That's interesting I only work 4-4:30 to maybe 10:30, depends when I shut the app off because if I don't I'll get a flood of Thai/Asian food deliveries until the wee hours as they are all open late. In the hood I get constant Micky D's and Jack In The Box.

If I worked more I'd make more but I'm good with about 3K a month.


----------



## fast driver (Sep 20, 2019)

The fact that you have to get in and out of the car all the time is a deal breaker for me. Hence, I have never helped anyone load grocery/luggage regardless of amount and weight. I can help pop the trunk and you are on your own.


----------



## 45821 (Feb 15, 2016)

fast driver said:


> The fact that you have to get in and out of the car all the time is a deal breaker for me. Hence, I have never helped anyone load grocery/luggage regardless of amount and weight. I can help pop the trunk and you are on your own.

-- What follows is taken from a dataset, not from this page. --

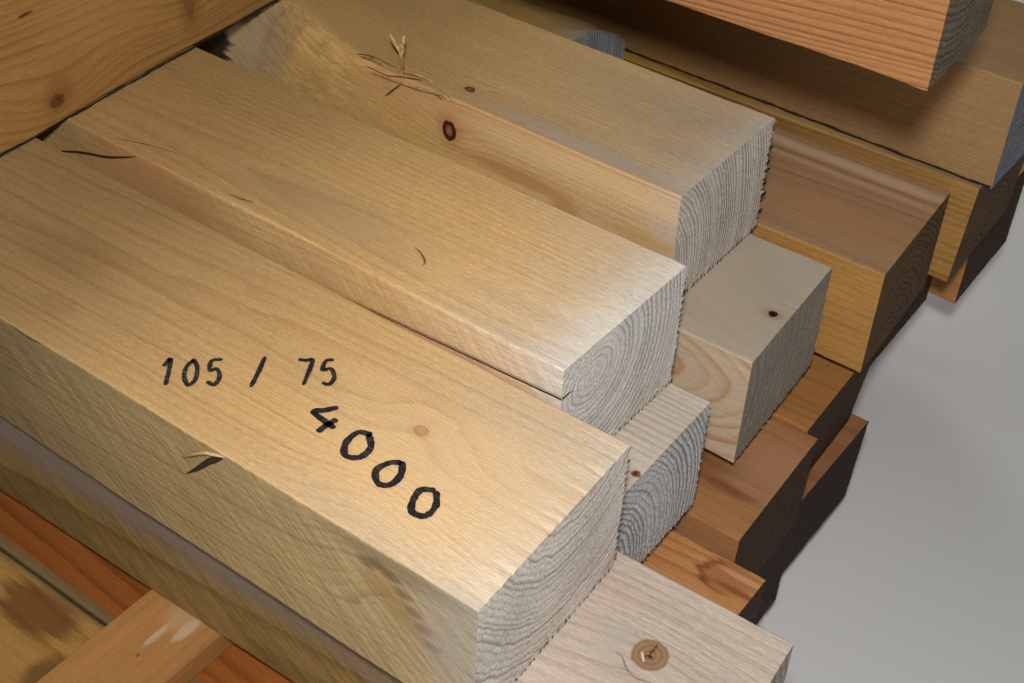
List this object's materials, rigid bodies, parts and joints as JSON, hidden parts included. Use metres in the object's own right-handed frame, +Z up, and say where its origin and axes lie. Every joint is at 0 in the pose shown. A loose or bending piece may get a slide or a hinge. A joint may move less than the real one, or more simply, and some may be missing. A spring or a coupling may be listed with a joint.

Walking around is a good exercise, siting in one position isn't, but to each his own.



ConkeyCrack said:


> Pound for pound, Food delivery earns way more. You are getting paid way more per mile with way less wear and tear on your vehicle. I used to do uberX and haven't looked back since I started on UE


Try to do more than one app, it's even more fun and money.


----------



## Djfourmoney (Dec 22, 2014)

It is good to walk around. I don't mind at all. I also don't mind unloading the car. I've had to carry 24 count water bottles lots of time.


----------



## Mad_Jack_Flint (Nov 19, 2020)

I only do delivery for Uber and DoorDash and will tell you that you have to be selective as can be with Uber and DoorDash and work the better areas with higher end restaurants.

DoorDash I can average thirty an hour but with Uber you are lucky if you make twenty an hour and they are getting as bad as Postmates with the low pay and long distances...

You should set your lowest amount you will accept and calculate the miles you will drive...

Uber loves to ping drivers with long mileage drives like one I got for under nine dollars for twenty miles which I quickly declined because you are losing money 💰!

So if you do deliveries 🚚 then you need to cherry-pick and understand where the better tipping areas are at!

Now for Uber if you get order to go which mean you pay and go then make sure it is a fast food joint because they are the quickest like Raising Canes here in the Houston region and Kolache Factory and they have a minimum of six dollars per order but are usually a lot higher and they take no time to order and get and deliver...

DO NOT ACCEPT Walmart, Burger King, Wendy’s or McDonald’s because they all suck the big one and you usually get the asshole customer!

Chinese or Asian restaurants tip very well usually!

One last thing and that is Uber and all the rest do not care about you and figure they can replace you quickly, so use and abuse them like they would you and be smart about your deliveries and if you are not averaging two dollars a mile then you are doing it all wrong!


----------



## ValleyCockroach43892 (Apr 22, 2019)

DDW said:


> On a daily/ weekly basis. Just wondering...never done food delivery.


It's a game of time vs. Wear and tear. You put way less miles and wear and tear on your car delivering food but it takes longer to make the same amount you make driving. I think you definitely net more money with food vs. Passengers.

P.S. This is of course if you're cherry picking. Your acceptance rate should be no higher than 10 percent on all food apps.


----------



## Stevie The magic Unicorn (Apr 3, 2018)

Mad_Jack_Flint said:


> DO NOT ACCEPT Walmart, Burger King, Wendy's or McDonald's because they all suck the big one and you usually get the @@@@@@@ customer!


you left off taco bell


----------



## 45821 (Feb 15, 2016)

ValleyCockroach43892 said:


> It's a game of time vs. Wear and tear. You put way less miles and wear and tear on your car delivering food but it takes longer to make the same amount you make driving. I think you definitely net more money with food vs. Passengers.
> 
> P.S. This is of course if you're cherry picking. Your acceptance rate should be no higher than 10 percent on all food apps.


When I used to derive people for a couple of months I averaged less than $1 per mile, and around $15 per hour. When I drive food I average about $1.80 per mile and well over $20 per hour. Another advantage is that the food does not talk to me and it does not weigh 150-500 lb depending on how many passengers are in the car, this means less gas and less wear and tear on my car. Also, I set my car temp the way I want it, listen to the music I like and all my charging cables are 3 feet long. Moreover I don't have to worry about stupid rating and get anxious whether or not the pax will tip me. Frankly I personally would rather work at Wal Mart than drive people for pennies.


----------